● PROBLEM DETAILS
Copy each line where the word "Blender" occurs.

● AVAILABLE DATA
━━━━━━━━

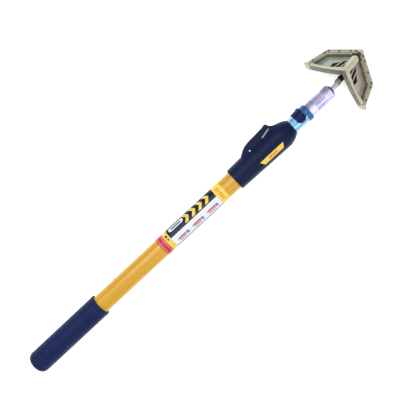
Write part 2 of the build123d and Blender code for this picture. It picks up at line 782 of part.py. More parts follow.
with BuildPart() as socket_flange:
    with BuildSketch(LEFT_FACE.offset(-WING_T)):
        with Locations((26, 23)):
            RectangleRounded(42, 48, 4)
    extrude(amount=-FLANGE_T)
    # keep the flange clear of the seats' cavity and on its own side of the ridge
    with BuildSketch(Plane.XZ):
        Rectangle(300, 300)
    extrude(amount=60, mode=Mode.SUBTRACT)

with BuildPart() as socket_body:
    add(socket_block.part)
    split(bisect_by=Plane.XY, keep=Keep.TOP)
    add(socket_flange.part)
    add(mirror(socket_flange.part, about=Plane.XZ, mode=Mode.PRIVATE))
    Sphere(SOCKET_R, mode=Mode.SUBTRACT)
    add(flange_screws_left.part, mode=Mode.SUBTRACT)
    add(mirror(flange_screws_left.part, about=Plane.XZ, mode=Mode.PRIVATE), mode=Mode.SUBTRACT)
    for spot in CAP_SCREWS:
        add(cap_screw_solid(spot, False), mode=Mode.SUBTRACT)

with BuildPart() as socket_retainer:
    add(socket_block.part)
    split(bisect_by=Plane.XY, keep=Keep.BOTTOM)
    for spot in CAP_SCREWS:
        add(cap_screw_solid(spot, False), mode=Mode.SUBTRACT)

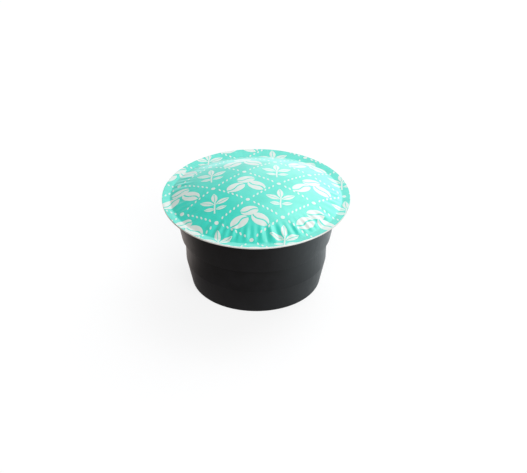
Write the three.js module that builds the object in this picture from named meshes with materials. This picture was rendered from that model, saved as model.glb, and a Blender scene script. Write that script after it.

━━━━━━━━

● SOLUTION FOR THIS TASK
Write part 2 of the build123d and Blender code for this picture. It picks up at line 782 of part.py. More parts follow.
Write the three.js module that builds the object in this picture from named meshes with materials. This picture was rendered from that model, saved as model.glb, and a Blender scene script. Write that script after it.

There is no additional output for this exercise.